El 12 de agosto de 2018, Chris Watts, un tipo de Colorado, atento marido y padre solícito, se metió en la cama sabiendo que, cuando despertase, iba a matar a su mujer y a sus dos hijas, de tres y cuatro años. Es incapaz de explicar por qué, pero le pareció la forma más sencilla de empezar de cero. Las mataría, las enterraría, y luego volvería a casa. Después podría salir a cenar con su amante sin preocuparse por si su mujer se enteraba. Pero antes tendría que fingir que había sido ella quien se había ido de casa y se había llevado a las niñas.
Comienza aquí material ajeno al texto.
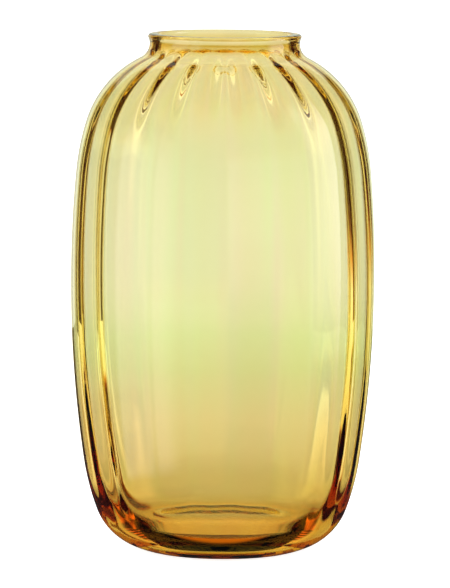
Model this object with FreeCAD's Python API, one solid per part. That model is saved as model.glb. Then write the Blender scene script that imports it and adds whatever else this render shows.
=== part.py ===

Y tendría que hacerlo ante un montón de cámaras, las que permitirían a Jenny Popplewell, directora siempre en busca de otros caminos para el cine documental, inventar el true crime que se cuenta a sí mismo.
Porque eso es el último fenómeno de Netflix, El caso Watts: el padre homicida, una pirueta narrativa fruto de estos hiperdocumentados tiempos en los que cualquiera es capaz de producir el suficiente material como para que la posteridad no te olvide si te necesita. Es el caso de Shanann Watts. Cada día tres mujeres son asesinadas por sus parejas en Estados Unidos. Shanann fue una de las tres del 13 de agosto de 2018. Acababa de volver a casa. Había pasado el fin de semana con unas amigas en Arizona. La última imagen que se tiene de ella es entrando en casa con las maletas. En realidad, la última que se tiene, por más que no pueda vérsela, solo intuírsela, es de ella ya muerta, siendo cargada como un fardo en la camioneta de su marido.
Una cámara de seguridad grabó ambas imágenes. Son las únicas que no hablan, las únicas que guardan silencio, marcando el punto de no retorno, el antes y el después del asesinato, aquello que, como en la visionaria novela de no ficción A sangre fría, no se cuenta hasta el final. La estructura del clásico de Truman Capote presenta el lugar y los personajes, y deja un agujero en el centro de la narración que solo llena al final, después de la condena, exactamente igual que la cinta de Popplewell. Quien se encarga de la primera parte es la propia Shanann. Es ella quien, a través de Facebook, se presenta —la madre perfecta y exigente, siempre cámara en mano— y presenta a su familia —las revoltosas y simpáticas niñas, el encantador marido— en infinidad de publicaciones diarias.
A lo que Shanann decide mostrar se contraponen los mensajes de WhatsApp que intercambia con sus amigas, evidenciando el abismo entre la vida pública, aquello que mostramos, y lo que ocultamos. Es decir, el documental, y el hilo de Ariadna del que tira Popplewell para salir de tan macabro laberinto, se construye a partir de unos personajes que se presentan a sí mismos como tales. Y así las redes sociales aparecen como espejo de una realidad parcial, deformada por el deseo de quien sujeta la cámara de que todo vaya siempre esplendorosamente bien. La sonrisa perpetua de Shanann, incluso cuando habla de un pasado complicado y una enfermedad igualmente complicada —el lupus— choca frontalmente con los mensajes que enviaba por las noches a sus amigas.
En la intimidad, Shanann se preocupa por lo distante que se muestra un marido que, para sus seguidores en Facebook, y su propia familia, era más que un buen hombre, “el mejor hombre que podría haber conocido”. Gracias al milagro del vídeo casero, el espectador asiste incluso a la boda de la pareja, y oye a sus padres decirlo. En menos de una hora, ese mismo espectador oirá a ese mismo padre pedir a los seguidores del crimen en Facebook que dejen de juzgar a su hija. Otra de las lecciones del escalofriante relato de Popplewell es la de la doble realidad, porque, desde que existen las redes, existen dos mundos paralelos, uno ahí fuera y otro ahí dentro, y van a juzgarte por tu manera de exponerte y por la clase de persona que has pretendido ser y quizá nunca fuiste.
Pero lo verdaderamente terrorífico de El caso Watts es poder viajar al momento exacto en el que el asesino vuelve a casa después del trabajo y finge todo el tiempo. Finge delante de la cámara que los policías llevan en el pecho, finge en la sala de interrogatorios, finge ante las cámaras de televisión. Eliminando el filtro de la ficción, e incluso el de la no ficción —pues el true crime de Popplewell elimina todo filtro posible—, la realidad se vuelve insoportable, dolorosamente absurda. Expuesto el sinsentido de tan macabro acto de egoísmo —“tío, ¿por qué no te divorciaste, como hace todo el mundo?”, le pregunta alguien en un momento dado—, inexplicable para el propio asesino, tan falto de empatía, tan cobarde y a la vez tan iluso que creía poder borrar de la faz de la Tierra a su mujer y a sus hijas sin consecuencias, la sensación es la de que una parte de la sociedad se cree dueña aún de todo.